What kind of returns do you expect from the investment? Did Vodafone assure you any guaranteed price, if you were to sell the stake back to it?
The returns we expect are in the same region of our last investment, i.e. 17-20 per cent. At the valuation we have done, we feel confident we will get our returns at the end of the period. No, we have not been given any price guarantee. But, we will expect the same return.
Would you be looking at any more investment in Vodafone?
How would you fund the investment in Vodafone? How much cash do you have on your balance sheet?
We had Rs 1,200 crore on our balance sheet before the Vodafone investment. Now, we do not have any cash on the balance sheet. We would be raising short-term loans of Rs 1,800 crore from banks and financial institutions to close the deal. We have clarity on the repayment because at least for the next three years, we will get almost Rs 2,000 crore (from the Abbott deal). Today, our net worth is Rs 11,500 crore. Our rating is AA for debt. All these mean we have enough access to fundings. With regard to cost of funds and availability, we are in a strong position.
The telecom sector is going through a variety of regulatory issues. Vodafone, too, had to face some, after the government cancelled its 3G roaming pacts. So, what kind of risks do you see in your investments?
We don’t see any risk because ours is really a short-term play. The sector issues will not affect us, as we have more than one option.
Piramal is a pharma company. Will these short-term investments make it risky for the sector investors who consider it a defensive sector?
I don’t think we will remain a pure pharmaceutical company anymore. We will be a diversified conglomerate. I think the investors will have to appreciate that. Our responsibility is to maximise shareholder value and if that means we can make short-term investment where we can maximise short-term value, we can do that.

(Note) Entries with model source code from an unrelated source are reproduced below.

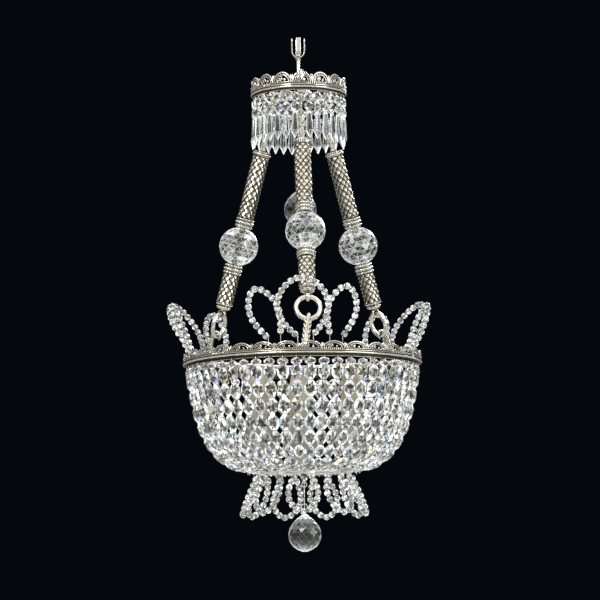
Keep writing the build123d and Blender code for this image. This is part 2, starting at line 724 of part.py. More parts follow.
# --- lamps ------------------------------------------------------------------------
BRIDGE_DROP = RIM_SKIRT_TOP + 2
with BuildPart() as lamp_bridge:
    with BuildSketch(Plane.XY.offset(-BRIDGE_DROP - BRIDGE_THICK)):
        RegularPolygon(BRIDGE_HUB, 12)
        with PolarLocations(skirt_face / 2, ARMS, start_angle=FRONT + 180 / ARMS):
            Rectangle(skirt_face, BRIDGE_WIDTH)
    extrude(amount=BRIDGE_THICK)
save(lamp_bridge.part, "lamp_bridge")

holder_top = -BRIDGE_DROP - BRIDGE_THICK


def lamp_piece(top, length, profile, sides):
    """Lamp part hung at the lamp circle, from shares of its length and their radii."""
    sections = []
    for share, radius in profile:
        level = Plane(origin=(LAMP_RADIUS, 0, top - share * length), z_dir=(0, 0, 1))
        sections.append(corners(level, radius, sides))
    with BuildPart() as group:
        with PolarLocations(0, ARMS, start_angle=FRONT + 180 / ARMS):
            add(faceted(sections))
    return group


lampholders = lamp_piece(
    holder_top, HOLDER_LENGTH,
    ((0, 0.6 * HOLDER_RADIUS), (0.12, 0.8 * HOLDER_RADIUS), (0.4, HOLDER_RADIUS), (1, HOLDER_RADIUS)),
    10,
)
save(lampholders.part, "lampholders")

bulbs = lamp_piece(
    holder_top - HOLDER_LENGTH, BULB_LENGTH,
    ((0, 0.55 * BULB_RADIUS), (0.12, 0.55 * BULB_RADIUS), (0.4, 0.92 * BULB_RADIUS),
     (0.66, BULB_RADIUS), (0.88, 0.72 * BULB_RADIUS), (1, 0.25 * BULB_RADIUS)),
    8,
)
save(bulbs.part, "bulbs")


# --- drops ------------------------------------------------------------------------
def drop_ball(top):
    """Pear-shaped faceted ball below a height."""
    sections = []
    for share, radius in (
        (0, 0.12), (0.1, 0.44), (0.27, 0.8), (0.48, 1.0), (0.62, 1.0), (0.83, 0.78), (1.0, 0.16),
    ):
        level = Plane.XY.offset(-top - share * DROP_BALL_HEIGHT)
        sections.append(corners(level, radius * DROP_BALL_RADIUS, 10))
    return faceted(sections)


CENTRE_PIVOT = STEM_END + SEAT / 2
with BuildPart() as centre_link:
    with BuildSketch(Plane.XY.offset(-CENTRE_BALL_TOP)):
        RegularPolygon(CENTRE_LINK_WIRE, 6)
    extrude(amount=CENTRE_BALL_TOP - CENTRE_PIVOT - SEAT / 2)
save(centre_link.part, "centre_link")
save(drop_ball(CENTRE_BALL_TOP), "centre_ball")

LINK_PIVOT = SPIDER_END + SEAT / 2
BALL_PIVOT = LINK_PIVOT + DROP_LINK_LENGTH


def link_ring(drop, radius):
    """Small wire ring of the link, facing the front."""
    facing = Plane(origin=(0, 0, -drop), x_dir=(1, 0, 0), z_dir=(0, -1, 0))
    return faceted_ring(facing, radius, DROP_WIRE, 6)


with BuildPart() as drop_link:
    with Locations((0, 0, -LINK_PIVOT - SEAT / 2 - DROP_CRYSTAL / 2)):
        add(cut_crystal(DROP_CRYSTAL_WIDTH, DROP_CRYSTAL, CRYSTAL_THICK))
    pin_top = LINK_PIVOT + SEAT / 2 + DROP_CRYSTAL - 1
    with BuildSketch(Plane.XY.offset(-BALL_PIVOT + SEAT / 2)):
        RegularPolygon(DROP_WIRE, 6)
    extrude(amount=BALL_PIVOT - SEAT / 2 - pin_top)
    add(link_ring(LINK_PIVOT + DROP_CRYSTAL + DROP_RING + 1, DROP_RING))
    add(link_ring(BALL_PIVOT - DROP_BOW - 3, DROP_BOW))
save(drop_link.part, "drop_link")
save(drop_ball(BALL_PIVOT + SEAT / 2), "drop_ball")

for name, drop in (("prisms", PRISM_PIVOT), ("centre", CENTRE_PIVOT), ("link", LINK_PIVOT),
                   ("ball", BALL_PIVOT)):
    print("drop of the pivot,", name, round(drop, 2))
print("radius of the prisms' pivots", round(NET_RADIUS, 2), "first azimuth", round(gap / 2, 3))
print("drop to the lowest point", round(BALL_PIVOT + SEAT / 2 + DROP_BALL_HEIGHT, 1))
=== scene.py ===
"""Looks of the crystal basket chandelier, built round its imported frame.

Sizes are in millimetres, as in the part's source, and become metres when a
piece is made.  Pieces stay where their CAD nodes are, apart from the hoops, which
end higher, and the front fan and the bottom loops, which are bent or turned a little.
"""

import json
import logging
import math
from dataclasses import dataclass, replace
from enum import Enum
from typing import Callable, Iterable, Sequence

import bmesh
import bpy
import numpy as np
from mathutils import Matrix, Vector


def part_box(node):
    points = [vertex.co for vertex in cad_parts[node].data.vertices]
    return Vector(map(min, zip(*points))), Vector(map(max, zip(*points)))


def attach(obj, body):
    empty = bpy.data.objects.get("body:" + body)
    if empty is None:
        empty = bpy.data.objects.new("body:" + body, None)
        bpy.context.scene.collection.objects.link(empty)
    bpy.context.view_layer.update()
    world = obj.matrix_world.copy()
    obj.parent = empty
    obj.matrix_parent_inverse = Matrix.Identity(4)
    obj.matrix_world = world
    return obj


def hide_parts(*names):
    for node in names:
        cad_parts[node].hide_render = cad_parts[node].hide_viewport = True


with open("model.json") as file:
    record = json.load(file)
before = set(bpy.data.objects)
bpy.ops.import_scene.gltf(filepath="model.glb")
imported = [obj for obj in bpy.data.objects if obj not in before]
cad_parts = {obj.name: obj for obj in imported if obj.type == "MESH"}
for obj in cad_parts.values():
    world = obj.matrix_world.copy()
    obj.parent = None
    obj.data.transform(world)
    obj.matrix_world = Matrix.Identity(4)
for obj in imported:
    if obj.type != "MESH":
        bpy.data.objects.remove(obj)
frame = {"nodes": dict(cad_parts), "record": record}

LOG = logging.getLogger("chandelier")
Array = np.ndarray
Colour = tuple[float, float, float]
Stop = tuple[float, Colour]
MM = 0.001
FRONT = -90.0
ARMS = 3
BODY = "chandelier"
SEED = 20
# recesses found within this reach get painted shade on the metal
RECESS = 0.003  # reach of the search for recesses, in metres
DENT = 0.0004  # depth of the plating's dents, in metres


class Slot(Enum):
    """Material slots of the record."""

    METAL = "silvered_brass"
    CRYSTAL = "cut_crystal"
    BULB = "bulb_glass"
    IVORY = "ivory_plastic"


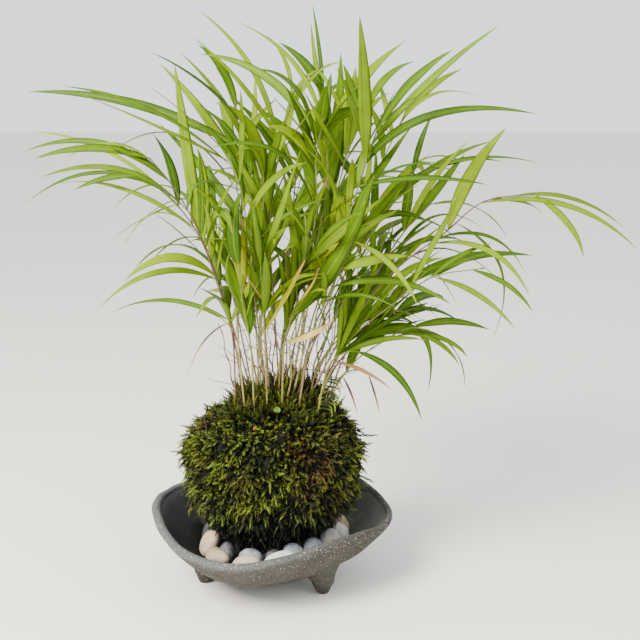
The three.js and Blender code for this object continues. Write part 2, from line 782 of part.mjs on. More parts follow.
function leaflet(perch, turn) {
  const out = around(turn, 1, 0);
  const side = point(-out.y, out.x, 0);
  const over = point(SEEDLING.cupped * out.x, SEEDLING.cupped * out.y, 1).normalize();
  const heart = perch.clone().addScaledVector(out, SEEDLING.leaflet);
  const rings = [0, SEEDLING.thick].map((level) => {
    const ring = [];
    for (let k = 0; k < SEEDLING.leafletSides; k += 1) {
      const angle = (2 * Math.PI * k) / SEEDLING.leafletSides;
      const place = heart.clone().addScaledVector(out, SEEDLING.leaflet * Math.cos(angle));
      place.addScaledVector(side, SEEDLING.leaflet * Math.sin(angle)).addScaledVector(over, level);
      ring.push(place);
    }
    return ring;
  });
  return lofted(rings, heart, heart.clone().addScaledVector(over, SEEDLING.thick));
}

function seedling() {
  const { base, top, along } = seedlingLine();
  const side = point(1, 0, 0);
  const rings = [base, top].map((centre) => ringAt(centre, along, side, SEEDLING.stalk, SEEDLING.stalkSides));
  const perch = top.clone().addScaledVector(along, -SEEDLING.perch);
  return SEEDLING.turns.reduce((whole, turn) => whole.add(leaflet(perch, turn)), lofted(rings, base, top));
}

function seedlingHole() {
  const { base, top, along } = seedlingLine();
  const start = base.clone().addScaledVector(along, -FIT_GAP);
  const side = point(1, 0, 0);
  const rings = [start, top].map((centre) => ringAt(centre, along, side, SEEDLING.hole, HOLE_SIDES));
  return lofted(rings, start, top);
}

// Pebbles: [x, y, long way's turn from the X axis, length, width, height]. Each lies in the bowl on
// its flat side, follows the slope, and stays low enough for the ball above it.
const PEBBLES = {
  pebble_tan_front_left: [-27.8, -38.5, -38, 14, 9.6, 11.5],
  pebble_tan_front: [-10.5, -46, -14, 16, 9.6, 11],
  pebble_white_front: [8.2, -47, 12, 17, 9.2, 11],
  pebble_tan_tall: [-33.4, -19.4, -66, 13, 9.6, 16],
  pebble_dark_left: [-23.5, -28, -40, 11.5, 9, 15],
  pebble_slate_left: [-9.5, -34.6, -14, 15.5, 9.2, 15],
  pebble_grey_front: [3.6, -35.6, 4, 9.5, 9.2, 14],
  pebble_slate_middle: [14.3, -33.5, 21, 12, 9.2, 15],
  pebble_slate_right: [25.8, -26.8, 45, 13, 9.2, 15],
  pebble_pale_right: [35.3, -16.8, 63, 14.5, 10, 16],
  pebble_white_right: [40.3, -2.2, 87, 13, 10, 16],
  pebble_tan_right: [40.8, 10.8, 105, 11.5, 9.6, 15],
  pebble_back_1: [36, 25, 126, 16, 11, 13],
  pebble_back_2: [25, 37, 148, 15, 11, 12],
  pebble_back_3: [8.6, 44, 170, 16.5, 11, 12.5],
  pebble_back_4: [-8.8, 43, 192, 15, 11, 12],
  pebble_back_5: [-25, 36.5, 214, 16, 11, 13],
  pebble_back_6: [-36.5, 24, 238, 14.5, 11, 12],
  pebble_back_7: [-34.5, 6, 262, 15, 11, 13],
  pebble_under_1: [0, -15, 8, 17, 13, 14],
  pebble_under_2: [14, 8.5, 118, 17, 13, 14],
  pebble_under_3: [-14, 8.5, 242, 17, 13, 14],
};
const PEBBLE_SIDES = 8;
const PEBBLE_LEVELS = 6;
const PEBBLE_GAP = 0.7;
const PEBBLE_LUMPS = { long: 0.05, short: 0.04, offset: 2.3, full: 0.9 };
const PEBBLE_LOWEST = 5;
const PEBBLE_TRIM = 0.5;

function pebble(row, height, index) {
  const [x, y, turn, length, width] = row;
  const step = 0.5;
  const slopeX = (bowlFloor(x + step, y) - bowlFloor(x - step, y)) / (2 * step);
  const slopeY = (bowlFloor(x, y + step) - bowlFloor(x, y - step)) / (2 * step);
  const up = point(-slopeX, -slopeY, 1).normalize();
  const angle = degrees(turn);
  const along = point(Math.cos(angle), Math.sin(angle), 0);
  along.addScaledVector(up, -along.dot(up)).normalize();
  const across = up.clone().cross(along);
  const place = (lon, lat) => {
    const out = Math.cos(lat) ** PEBBLE_LUMPS.full;
    const long = PEBBLE_LUMPS.long * Math.sin(2 * lon + index);
    const lumps = 1 + long + PEBBLE_LUMPS.short * Math.sin(3 * lon + PEBBLE_LUMPS.offset * index + lat);
    return point(x, y, 0)
      .addScaledVector(along, (length / 2) * out * lumps * Math.cos(lon))
      .addScaledVector(across, (width / 2) * out * lumps * Math.sin(lon))
      .addScaledVector(up, (height / 2) * Math.sin(lat));
  };
  const rings = [];
  for (let i = 1; i < PEBBLE_LEVELS; i += 1) {
    const lat = -Math.PI / 2 + (Math.PI * i) / PEBBLE_LEVELS;
    const ring = [];
    for (let k = 0; k < PEBBLE_SIDES; k += 1) {
      ring.push(place((2 * Math.PI * k) / PEBBLE_SIDES, lat));
    }
    rings.push(ring);
  }
  const ends = [place(0, -Math.PI / 2), place(0, Math.PI / 2)];
  const points = [...rings.flat(), ...ends];
  const drop = Math.max(...points.map((p) => bowlFloor(p.x, p.y) + PEBBLE_GAP - p.z));
  points.forEach((p) => {
    p.z += drop;
  });
  return lofted(rings, ends[0], ends[1]);
}

function settledPebble(row, index, moss) {
  let height = row[5];
  let stone = pebble(row, height, index);
  while (height > PEBBLE_LOWEST && !pebble(row, height + FIT_GAP, index).intersect(moss).isEmpty()) {
    height -= PEBBLE_TRIM;
    stone = pebble(row, height, index);
  }
  return stone;
}

// Materials: one for each sort of surface.
function material(color, roughness) {
  return new THREE.MeshStandardMaterial({ color, roughness, metalness: 0 });
}

const LOOKS = {
  stoneware: material('#8b8781', 0.8),
  soil: material('#3b2c20', 0.95),
  moss: material('#5f7a22', 0.95),
  leaf: material('#8fb53c', 0.6),
  seedling: material('#6fa03a', 0.6),
  tan: material('#b59a74', 0.7),
  slate: material('#7c868f', 0.7),
  pale: material('#d4d2cb', 0.7),
};

function pebbleLook(name) {
  if (name.includes('tan')) return LOOKS.tan;
  return name.includes('white') || name.includes('pale') ? LOOKS.pale : LOOKS.slate;
}

function asMesh(name, shape, look, shift) {
  const mesh = shape.getMesh();
  const geometry = new THREE.BufferGeometry();
  geometry.setAttribute('position', new THREE.BufferAttribute(mesh.vertProperties, 3));
  geometry.setIndex(new THREE.BufferAttribute(mesh.triVerts, 1));
  geometry.translate(-shift.x, -shift.y, 0);
  geometry.computeVertexNormals();
  const node = new THREE.Mesh(geometry, look);
  node.name = name;
  return node;
}

function kokedama() {
  const stems = [...seenStems(), ...hiddenStems()];
  const holes = stems.map(hole);
  const mossBody = ball(MOSS, mossRelief).add(curledFrond());
  const soilBody = ball(SOIL, () => 0);
  const bed = ball(SOIL, () => FIT_GAP);
  const bore = (body) => holes.reduce((left, cut) => left.subtract(cut), body);
  const moss = bore(mossBody.subtract(bed)).subtract(seedlingHole());
  const stone = dish();
  const sprout = seedling();
  const ground = [obstacle('moss', moss), obstacle('dish', stone), obstacle('sprout', sprout)];
  const parts = [
    { name: 'dish', shape: stone, look: LOOKS.stoneware },
    { name: 'soil_ball', shape: bore(soilBody), look: LOOKS.soil },
    { name: 'moss_cover', shape: moss, look: LOOKS.moss },
    { name: 'seedling', shape: sprout, look: LOOKS.seedling },
  ];
  Object.entries(PEBBLES).forEach(([name, row], index) => {
    parts.push({ name, shape: settledPebble(row, index, moss), look: pebbleLook(name) });
  });
  growGrass(stems, ground).forEach(({ name, shape }) => {
    parts.push({ name, shape, look: LOOKS.leaf });
  });
  const box = new THREE.Box3();
  parts.forEach(({ shape }) => {
    const { min, max } = shape.boundingBox();
    box.expandByPoint(point(...min)).expandByPoint(point(...max));
  });
  const shift = box.getCenter(point(0, 0, 0));
  const group = new THREE.Group();
  parts.forEach(({ name, shape, look }) => group.add(asMesh(name, shape, look, shift)));
  return group;
}

export default kokedama();
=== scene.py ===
import math

import bpy
import numpy as np
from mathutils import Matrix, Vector


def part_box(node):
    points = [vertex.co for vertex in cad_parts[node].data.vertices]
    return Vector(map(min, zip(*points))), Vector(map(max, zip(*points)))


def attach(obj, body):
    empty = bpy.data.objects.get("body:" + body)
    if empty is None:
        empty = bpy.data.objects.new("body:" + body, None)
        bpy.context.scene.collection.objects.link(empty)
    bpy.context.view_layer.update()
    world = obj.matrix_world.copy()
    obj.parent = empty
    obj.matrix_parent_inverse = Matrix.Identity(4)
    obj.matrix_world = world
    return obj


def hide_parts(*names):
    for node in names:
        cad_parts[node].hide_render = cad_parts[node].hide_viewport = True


# A kokedama: a clump of forest grass that grows out of a ball of soil wrapped in living moss, set on
# river pebbles in a three footed stoneware dish. Sizes are millimetres from the dish's axis at the
# table, +Z up, the viewer on the -Y side, until placed() carries them into the frame.
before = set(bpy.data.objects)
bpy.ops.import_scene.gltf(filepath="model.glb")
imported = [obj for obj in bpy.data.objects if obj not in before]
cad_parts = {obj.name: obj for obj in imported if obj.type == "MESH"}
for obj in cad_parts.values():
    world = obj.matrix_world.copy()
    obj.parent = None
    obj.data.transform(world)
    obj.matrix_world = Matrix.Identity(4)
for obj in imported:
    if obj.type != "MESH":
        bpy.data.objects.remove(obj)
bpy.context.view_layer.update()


# The dish: one fired piece of dark stoneware, an open bowl with a thick round lip that has three
# corners, pinched and scraped by hand, with three stub feet joined under it before firing. The clay
# is coarse and full of pale grit outside; the inside is rubbed smooth and wears a thin dark slip, with
# painted shade on its left and painted light on its right, and the lip wears a painted highlight on
# the left.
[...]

That’s what we are trying to explain. If we can get 17-20 per cent returns, any analyst would realise it is better than investing in a stock. It is our job is to increase shareholder value. At the same time, we are looking at long-term investments in pharma.
What are the areas that you will be investing in pharma?
One is of course the drug discovery business, which is going to grow, and in the long-term, become a fully integrated pharma company. I’m pretty confident we’ll be launching a new chemical entity. We are investing in the over-the-counter space in India. The third area is contract manufacturing, and the fourth area would be critical care.